William Christopher spent a decade as a reliable TV guest, cycling through Gomer Pyle, Hogan's Heroes, and Columbo before the M*A*S*H call came. He wasn't even the first choice: George Morgan played Father Mulcahy in the pilot, then producers replaced him when the series began. Christopher stepped in and turned a peripheral chaplain into the show's moral center, going from recurring player to full series regular by season five. When he contracted hepatitis during production, Alan Alda wrote the episode Hepatitis around it, turning Christopher's eight-week absence into a storyline.
The M*A*S*H finale drew over 100 million viewers, which means Father Mulcahy was part of one of the most-watched nights in American television. Christopher didn't chase that. He and his wife Barbara co-wrote Mixed Blessings in 1988, documenting their experience raising their autistic son Ned, and spent years doing public-service work for the National Autistic Society. The advocacy defined his post-M*A*S*H years as much as anything he put on camera.

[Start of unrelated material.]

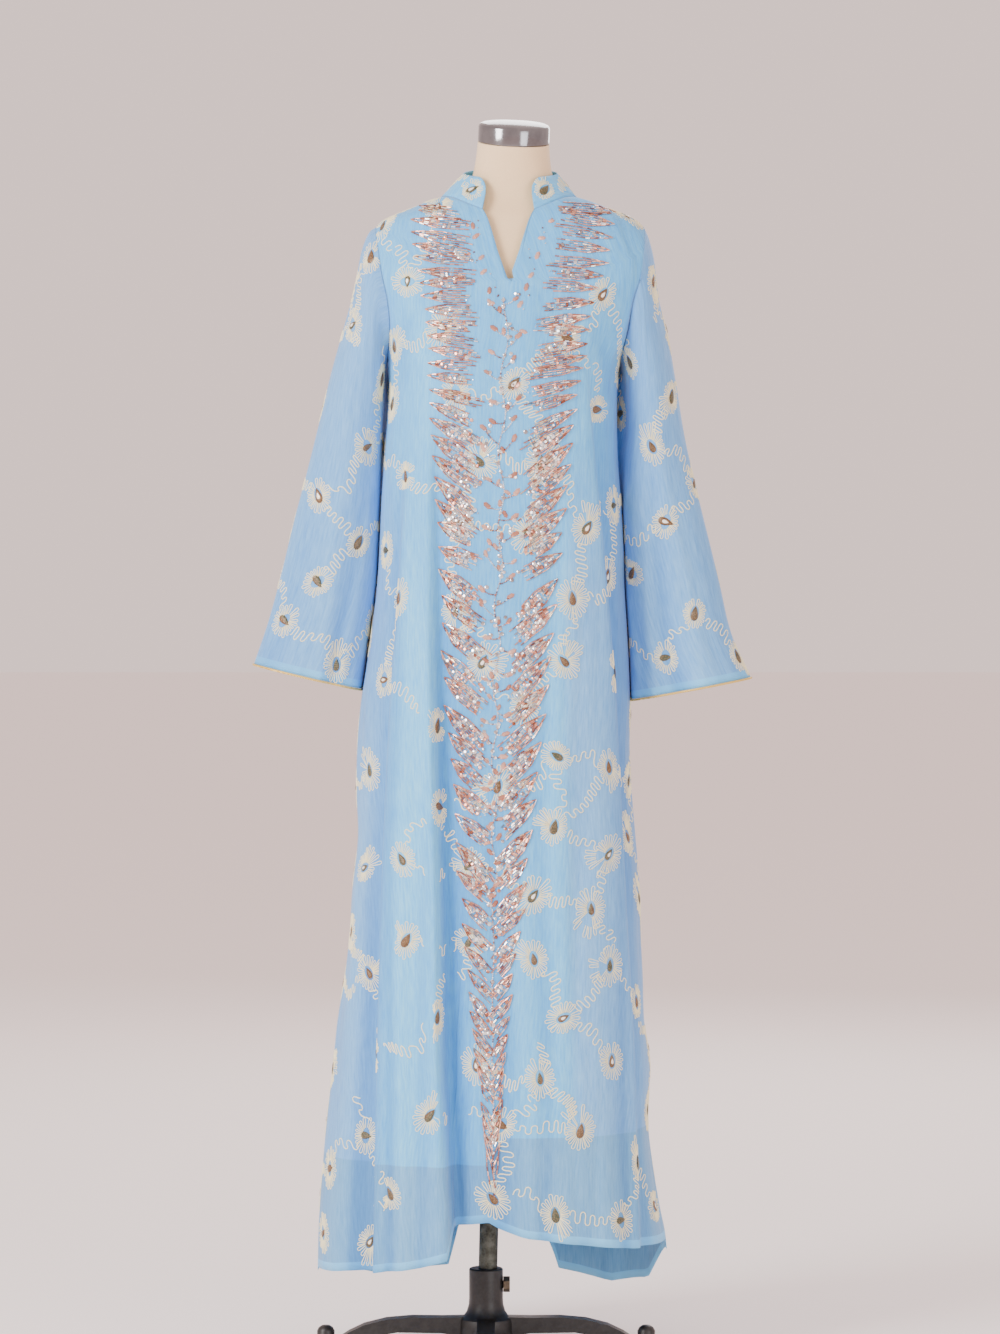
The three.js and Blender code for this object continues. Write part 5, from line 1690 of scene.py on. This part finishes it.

He studied drama at Wesleyan University and came up in theater before television. The Father Mulcahy casting is one of those rare cases where someone's offscreen personality ended up fully onscreen. He died on New Year's Eve 2016, the same date M*A*S*H co-star Wayne Rogers had died exactly one year before. Writer Ken Levine called him "a sweeter, nicer, more gentle man you'd never find." Loretta Swit said he "became TV's quintessential padre," which is a cleaner exit line than most actors get.
Christopher died at his home in Pasadena on December 31, 2016, from non-small-cell lung cancer, diagnosed about 18 months before his death. The Hollywood Reporter, Variety, and NBC News ran tributes that day. Loretta Swit and writer Ken Levine both issued public statements. His death fell exactly one year after M*A*S*H co-star Wayne Rogers also died on December 31.